Posted in Whathaveyou on April 12th, 2018 by JJ Koczan

howling giant

As they prepare to take the stage this August at Psycho Las Vegas, Nashville progressive heavy rockers Howling Giant have announced a round of tour dates for May supporting their 2017 release, Black Hole Space Wizard: Part 2 (review here). What was, of course, a sequel to 2016’s Black Hole Space Wizard: Part 1 (review here) and also followed 2015 self-titled helped the trio further their case for a more expansive sound. Still reveling in the occasional forward groove and off-kilter moment, the songs showed a growing sense of sonic persona that, contrary to what one might expect, did not make the sequel seem weak in comparison to the original.

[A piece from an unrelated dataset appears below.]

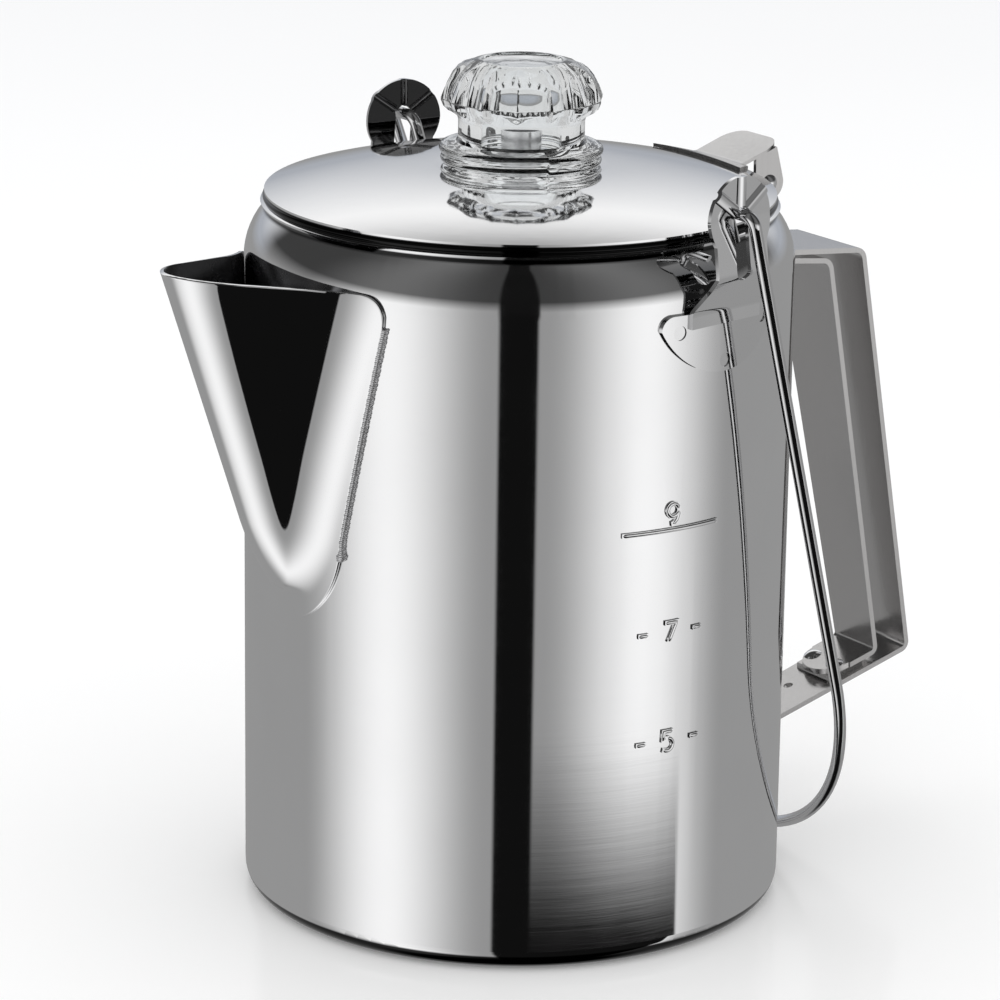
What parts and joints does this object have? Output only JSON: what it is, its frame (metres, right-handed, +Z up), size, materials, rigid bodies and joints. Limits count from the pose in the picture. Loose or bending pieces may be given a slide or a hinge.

Will there be a third installment of Black Hole Space Wizard, and if so, when? How the hell should I know. Why don’t you go to one of these gigs and ask the band yourself? Sheesh.

Tour details from the PR wire:

howling giant tour poster

HOWLING GIANT Hit the Road

Nashville riff-psych trio take their DIY sci-fi heaviness on northeast US tour in May, debut new Pink Floyd homage in advance of release alongside Melvins, Pallbearer, ASG, Mark Lanegan.

This May, Howling Giant heads back on tour in support of their latest self-released record, Black Hole Space Wizard Part 2 (August 2017), with stops throughout the northeast and a coveted slot at Psycho Las Vegas to close out the summer.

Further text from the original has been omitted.